BERLIN — Across the consumer electronics industry, leading players are revamping their audio and video equipment for a future centered around the Internet, a world in which televisions, stereos and computers — even dishwashers and refrigerators — can communicate with each other over a wireless home network.
Expanded lines of networked entertainment equipment will take center stage this week at the Internationale Funkausstellung in Berlin, the largest consumer electronics convention in Europe, with 1,200 exhibitors and 200,000 visitors.

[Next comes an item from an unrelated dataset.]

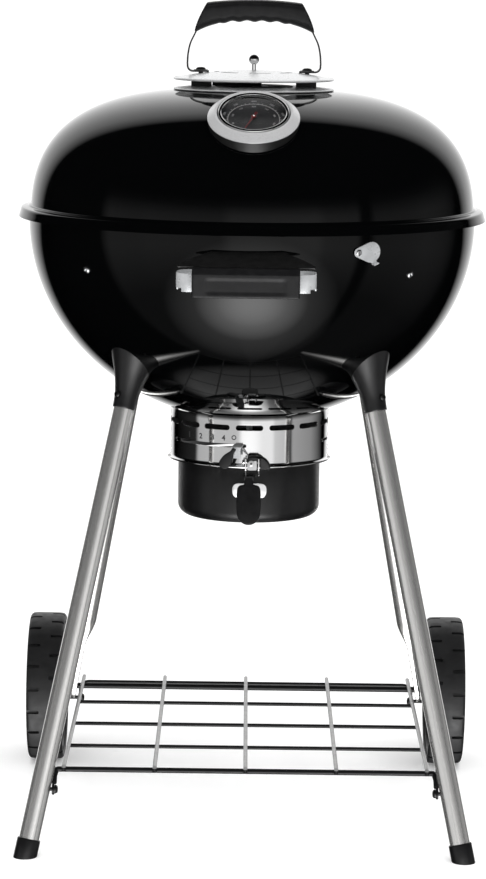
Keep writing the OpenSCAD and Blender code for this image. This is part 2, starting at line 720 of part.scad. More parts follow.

Sony plans to introduce plug-in adapters to enable some of its Bravia television sets to connect to the Internet wirelessly. The Dutch consumer electronics maker Philips will demonstrate a line of stereo systems that can wirelessly tap into music stored on personal computers or laptops in other rooms, streaming music through the house.
Pioneer, Samsung and Sharp will present flat-panel TVs that hook up to the Internet, some with wires, some without. Hewlett-Packard’s MediaSmart L.C.D. TV will wirelessly stream high-definition video.
Some industry executives say the new focus on Internet content and wireless networks reflects a fundamental shift in home entertainment.
“The Internet is so massive,” said Tim Page, technology marketing manager at Sony Europe. “So are the opportunities for electronics makers, content providers and consumers to get connected.”
The convergence of telecommunications, consumer electronics and computing is bringing together a new set of competitors. Telecommunications operators, seeking to increase their revenue from data traffic, are actively promoting home Internet access that is both easier and more sophisticated.
One way is through so-called residential gateways, boxes that combine an Internet router with a modem and software than can wirelessly shuttle video and audio among devices in a home. France Télécom has sold six million of its Livebox gateways through 2007, according to Parks Associates, a research firm in Dallas.
Major online businesses also view the living room as a potentially lucrative new location for their services, with consumers turning to their TVs instead of PCs to reach the Internet. Google and Yahoo have said they will jointly produce software to make it easier to display Internet content on TV screens.
But the development of wireless home networks will require a shift in consumer thinking.
“Consumers really aren’t driving the trend toward networked devices, the device makers are,” said Steve Wilson, an analyst at ABI Research in New York. “The companies are pushing this to try to build a new business, to offer new services. It is really a matter of getting the infrastructure in place.”
While networked devices like Internet-ready TVs, set-top boxes, residential gateways and game consoles are increasingly common, the truly networked wireless home is still a few years off, industry experts say. By the end of this year, 370 million homes worldwide will have broadband Internet, Parks Associates estimates. But only 5 percent, about 17 million, will have residential media gateways.
The technology already exists to enable many home electronic devices, including kitchen appliances, to communicate over a wireless network, said Alon Ironi, the chief executive of Siano, an Israeli company that makes video receivers for devices like digital picture frames. The problem, Mr. Ironi said, is that most devices are unable to communicate with other manufacturers’ products because of different technological standards.
Although most major consumer electronics makers — Samsung, Sony, Philips, Panasonic, Pioneer, Sharp, Toshiba — belong to the Digital Living Network Alliance, a consortium whose common protocols ensure that their devices communicate with one another, that has not stopped some from hedging their bets. In July, Sony, Samsung, Sharp, Hitachi and Motorola joined the Israeli company Amimon in a new standards group for wireless communication, called Wireless High Definition Interface, which is working to produce a new HD video standard.
“What this means for consumers is that some people may bring products home and discover that they can’t communicate with others on their networks,” said Kurt Scherf, a senior analyst at Parks Associates. “We are just starting to see the first networked products roll out and a shakeout in standards is inevitable.”
Still, manufacturers clearly think the appeal of a new information age centered on the living room couch will be strong enough to win over consumers who may be unimpressed by the early results. That is one reason that the former cordless telephone business of Siemens is starting to think about combining its phones with the Internet. Siemens sold 80.2 percent of the telephone unit, which makes Gigaset cordless phones, to Arques, a private equity firm in Munich, on Aug. 1. Although the transaction will not be completed until Oct. 1, the company is already considering plans to combine its phones with audio players and a wireless home network.
“Very soon, I don’t think there will be any consumer electronics device on the market that isn’t connected to the Internet,” said Jochen Eickholt, the chief executive of the Siemens unit.